Zentraler Unterschied zu den tropischen Wirbelstürmen ist aber, dass Medicanes kein sich selbst stabilisierendes oder gar selbstnährendes Wettersystem aufbauen.
Medicanes markieren die Grenze zwischen tropischen und außertropischen Zonen, ihre Vorderseite (Südostflanke) wird von Heißluftmassen der Sahara (Scirocco) angetrieben, ihre Rückseite (Westflanke) von atlantischen oder polaren Kaltluftmassen. Medicanes zerfallen daher in ihrer Struktur meist innerhalb von Stunden wieder zu regulären Tiefdruckwirbeln. Auch die Gesamtlebensdauer liegt mit rund zwei Tagen weit unter jener der Großwirbel der Ozeane.

Die Zugrichtung der Medicanes wird von der Westwinddrift gesteuert und verläuft daher (im Unterschied zur innertropischen Konvergenzzone) nach Osten.
Ferner treten die höchsten Windgeschwindigkeiten bei tropischen Wirbelstürmen im Kern (um das Auge), bei Medicanes jedoch wie bei normalen Sturmtiefs in den spiralförmigen Fronten (bei der Okklusionen von Kalt- und Warmfront) auf.
Allerdings sind auch Medicanes stark genug, um mit Niederschlagsmengen von bis zu 500 l/m2 in 24 Stunden starke Verwüstungen auf kleineren Inseln und an den Küsten des Mittelmeeres anzurichten.

Wichtig für die Entstehung von Medicanes ist der Temperaturgegensatz zwischen der Meeresoberflächentemperatur und der hohen Troposphäre, der mehr als 57 °C betragen sollte. Anders als bei Tropischen Wirbelstürmen sind dabei die kalten Temperaturen in der Höhe entscheidend, weniger die Temperatur der Meeresoberfläche. Medicanes benötigen nicht wie tropische Wirbelstürme eine Wassertemperaturen von mehr als 26 °C - ausreichend sind Temperaturen von über 15 °C.

Die vertikale Temperaturdifferenz, durch die die Luft instabil wird und aufsteigt, wird weniger durch eine Erwärmung des Wassers als durch Eindringen von Kaltluft in der Höhe bestimmt. Die Kaltluft dringt meist als kaltes Höhentief aus höheren Breiten ein. Die aufsteigende Luft kühlt sich ab, es kommt zu Kondensation und Energiefreisetzung, die den weiteren Aufstieg antreibt.
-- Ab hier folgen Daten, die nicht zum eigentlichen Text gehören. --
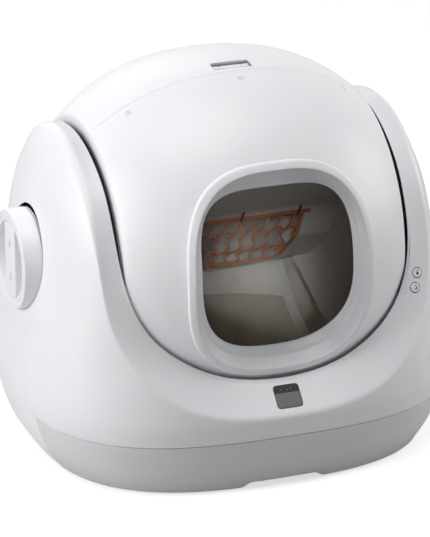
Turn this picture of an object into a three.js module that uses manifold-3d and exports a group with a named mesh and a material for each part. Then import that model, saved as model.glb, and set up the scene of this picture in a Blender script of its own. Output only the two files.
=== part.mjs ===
// Self-cleaning litter box: a drum on side bearings inside a moulded housing, with a waste drawer below.
// Millimetres. X runs along the drum's axis, the entry faces -Y and Z is up from the floor.
import * as THREE from 'three';
import { mergeVertices } from 'three/addons/utils/BufferGeometryUtils.js';
import Module from 'manifold-3d';

const wasm = await Module();
wasm.setup();

// Housing
const bodyHalfWidth = 310;
const bodyHalfDepth = 265;
const skinWall = 3;
const footHeight = 6;
const footRadius = 15;
const footInsetX = 125;
const footInsetY = 95;
const seamFront = 80.5;
const seamSide = 112;
const seamInset = 163;
const seamRun = 54;
const drawerDepth = 180;
const rearPanelDepth = 165;

// Skin sections from the floor to the ear tops: height, half-width and half-depth shares, then outline power
const skinShares = [
  [0, 0.871, 0.921, 2.7],
  [0.084, 0.948, 0.97, 2.75],
  [0.179, 0.99, 0.998, 2.8],
  [0.232, 1, 1, 2.8],
  [0.337, 0.987, 0.998, 2.85],
  [0.463, 0.958, 0.992, 2.95],
  [0.604, 0.919, 0.981, 3],
  [0.695, 0.903, 0.947, 3],
  [0.796, 0.877, 0.875, 3],
  [0.865, 0.848, 0.785, 3],
  [0.958, 0.794, 0.642, 3],
  [1, 0.761, 0.566, 3],
];

// Drum: a barrel of revolution about the X axis, as deep as the housing and as long as the ears allow.
const earWidth = 109;
const drumLift = 22;
const drumBulgeShare = 1.3706;
const drumPower = 2.227;
const drumWall = 3;
const lidSeamDeg = 74.5;
const endDiscThickness = 4;
const hubBore = 60.6;
const hubWall = 5.4;
const hubOut = 10;
const drumRadius = bodyHalfDepth;
const drumHalfLength = bodyHalfWidth - earWidth;
const drumBulge = drumHalfLength * drumBulgeShare;
const pivotHeight = drumRadius + drumLift;

// Ear tops above the pivot, and the collar round the drum: its inner edge beside the drum and the outer
// crease on the skin. Shares are of the drum's radius.
const earRiseShare = 0.7094;
const collarSideRoom = 8;
const collarEarRadiusShare = 0.683;
const collarEarDepthShare = 0.6906;
const collarMidShare = 0.0491;
const collarFrontRunShare = 0.2264;
const collarFrontDropShare = 0.5396;
const collarBackRunShare = 0.2755;
const collarBackDropShare = 0.434;
const collarReach = 3.5;
const creaseSideRoom = 37;
const creaseEarRadiusShare = 0.6943;
const creaseMidShare = 0.1321;
const creaseFrontDropShare = 0.8;
const creaseBackDropShare = 0.5849;
const creasePower = 2.3;
const earHeight = pivotHeight + drumRadius * earRiseShare;
const collarHalfWidth = drumHalfLength + collarSideRoom;
const collarEarRadius = drumRadius * collarEarRadiusShare;
const collarEarDepth = drumRadius * collarEarDepthShare;
const collarMid = pivotHeight + drumRadius * collarMidShare;
const creaseHalfWidth = drumHalfLength + creaseSideRoom;
const creaseEarRadius = drumRadius * creaseEarRadiusShare;
const creaseMid = pivotHeight + drumRadius * creaseMidShare;

// Entry: outline of the hole in the drum and of the inner opening. Shares are of the drum's radius.
const entrySideRoom = 74;
const entryLiftShare = 0.0453;
const entryRiseShare = 0.5472;
const entryFallShare = 0.4906;
const entryPower = 2.8;
const beadWidth = 8;
const beadRise = 5.5;
const beadLand = 4;
const beadLip = 0.45;
const throatInset = 18;
const throatLiftShare = 0.0642;
const throatHeightShare = 0.4302;
const throatTopPower = 3.6;
const throatLowPower = 2.6;
const throatDepthTop = 12;
const throatDepthLow = 20;
const throatStep = 5;
const entryHalfWidth = drumHalfLength - entrySideRoom;
const entryLift = drumRadius * entryLiftShare;
const entryRise = drumRadius * entryRiseShare;
const entryFall = drumRadius * entryFallShare;
const throatHalfWidth = entryHalfWidth - throatInset;
const throatLift = drumRadius * throatLiftShare;
const throatHalfHeight = drumRadius * throatHeightShare;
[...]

Ähnlich wie bei tropischen Wirbelstürmen ist die Freisetzung latenter Wärme im Zentrum des Medicane der Energielieferant, die ständig durch die Verdunstung von Meerwasser nachgeliefert wird.
Weitere Voraussetzungen sind eine hohe relative Feuchtigkeit und ein tiefer Luftdruck am Boden. Der tiefe Luftdruck entsteht zunächst durch ein "normales" Tiefdruckgebiet, dessen tiefer Druck dann im Kern des Wirbels durch die aufsteigenden Luftmassen bis unter 1000 hPa fallen kann.

Medicanes entwickeln sich vorwiegend im Herbst, wenn das Meerwasser noch relativ warm ist und in der oberen Atmosphäre sich bereits Kaltlufteinbrüche aus dem Norden bemerkbar machen – selbst im Winter gibt es aufgrund der Kaltlufteinbrüche mehr Medicanes als im Frühjahr und Sommer.

Regional gibt es die meisten Medicanes im westlichen und zentralen Mittelmeer - mit den beiden Maxima im nordwestlichen Mittelmeer und im Ionischen Meer. Grund für diese Verteilung ist das Eindringen kalter Höhenluft vorwiegend über der westlichen Hälfte des Mittelmeeres.

Zwar wird sich bis zum Ende des 21. Jahrhunderts die Meeresoberflächentemperatur im Winter um bis zu 3 °C erwärmen. Allerdings wird sich auch die Atmosphäre erwärmen, sodass Kaltluft in der Höhe deutlich seltener in die Mittelmeerregion eindringen wird. Dadurch wird sich der vertikale Temperaturgradient verringern und die Häufigkeit der Entstehung von Medicanes verringern.